Il senso del libro è già tutto racchiuso nella prima frase: "Saletti
voleva pregare, ma non credeva in dio". Saletti, vecchio
emiliano laico e anticlericale, è semplicemente felice di esistere
e consapevole di quanto la vita sia straordinaria, ma non trova le
parole per dirlo: "Noialtri ci vorrebbe qualcosa per dimostrare
la nostra sensibilità. Altrimenti credono di averla solo loro, la
sensibilità. I preti. E ci trattano da gente arida". Alla
fine, troverà il suo personalissimo rito nell'immergersi nudo nel
fiume. Il fiume come metafora della vita e la posizione dell'uomo
non religioso di fronte alla vita e alla morte tornano anche
nell'ultimo bellissimo racconto, nel quale un padre non trova le
parole per rincuorare il figlio piccolo davanti al dolore per la
perdita della nonna.
Malgrado la presenza costante del tema funerario, leggendo il libro
si ride e sorride molto spesso. Talvolta si sorride anche in
presenza della morte, come nel funerale dal sapore felliniano che,
grazie ad una lapide che sborda, si trasforma in un operoso cantiere
nel quale le angosce metafisiche si sciolgono in una più prosaica
discussione sugli arnesi da usare per risolvere l'inconveniente.
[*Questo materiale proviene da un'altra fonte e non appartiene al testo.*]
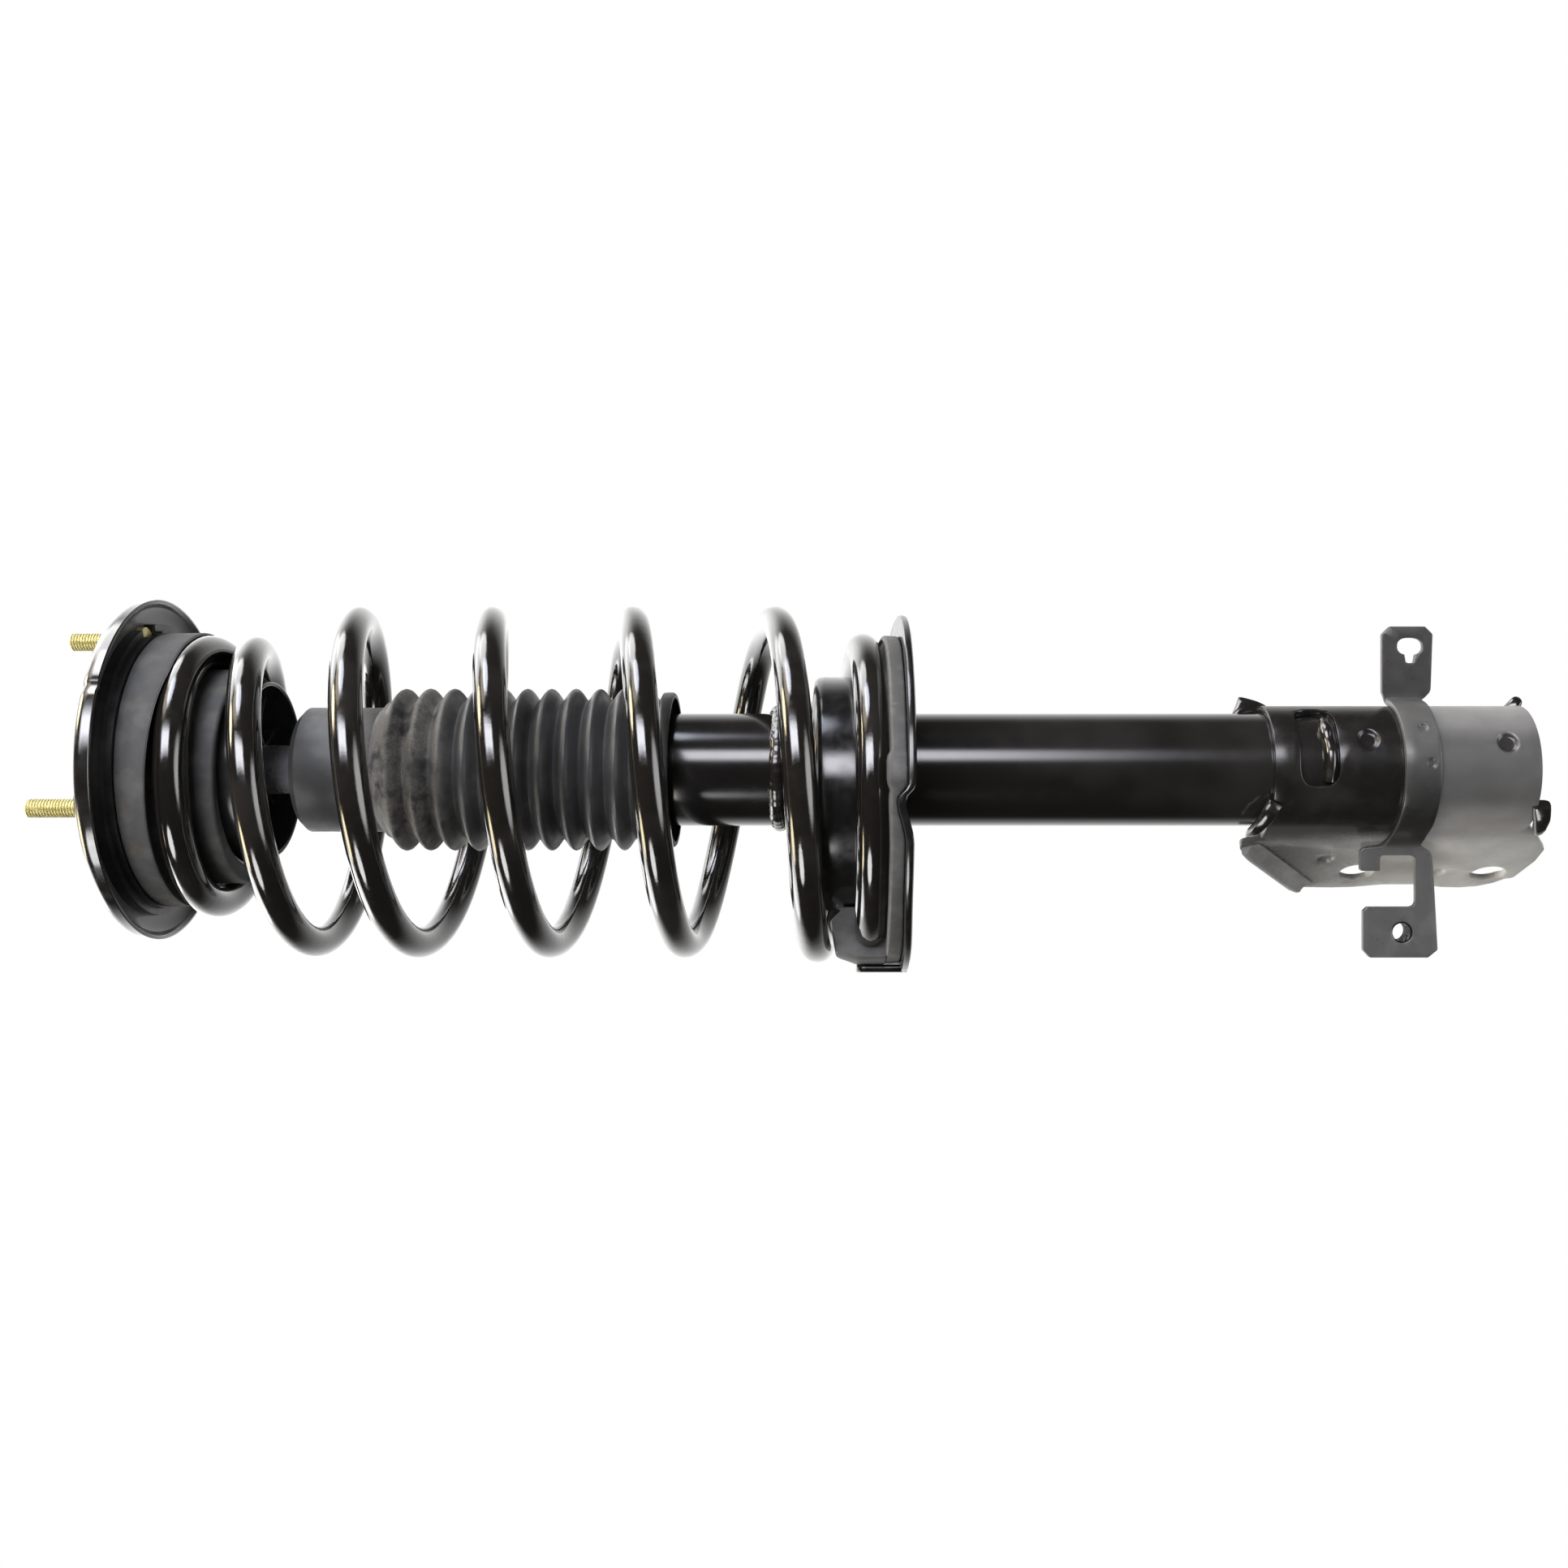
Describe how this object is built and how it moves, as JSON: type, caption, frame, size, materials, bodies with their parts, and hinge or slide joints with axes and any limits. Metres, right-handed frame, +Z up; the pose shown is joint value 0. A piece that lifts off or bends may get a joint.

Per concludere, nell'impossibilità di soffermarmi su ogni singolo
racconto, mi limiterò ad accennare - anche per non dar l'idea che
nel libro si parli solo di morti e funerali - all'esilarante e
sarcastica descrizione di quei "mostri" della modernità
che sono Manuel e Stefy Forever, personaggi che difficilmente il
lettore dimenticherà. Ragazzoni ipernutriti ed iperaccessoriati, ma
del tutto privi "di strutture mentali formate" e "di
quel barlume di personalità che gli permetterebbe di passare dalla
contemplazione all'interpretazione di sé", vivono in un
presente senza storia e potrebbero fare di tutto - nel male e
perfino nel bene - senza essere buoni né malvagi. Nei loro
confronti il narratore prova quasi orrore, ma anche la necessità di
stabilire un contatto, di trovare un terreno sul quale comunicare,
di capire cosa hanno dentro. La fatica fisica dello spaccare la
legna e il conseguente bisogno di rifocillarsi, costituiranno il
piano sul quale alla fine i tre personaggi riusciranno a trovare un
momento d'intesa. In fondo, il corpo non mente: per quanto
culturalmente diversi, abbiamo tutti la stessa fisiologia.
Quando un'opera narrativa commuove, diverte e fa pensare, vale
sempre la pena di leggerla. Certamente è il caso di questo libro.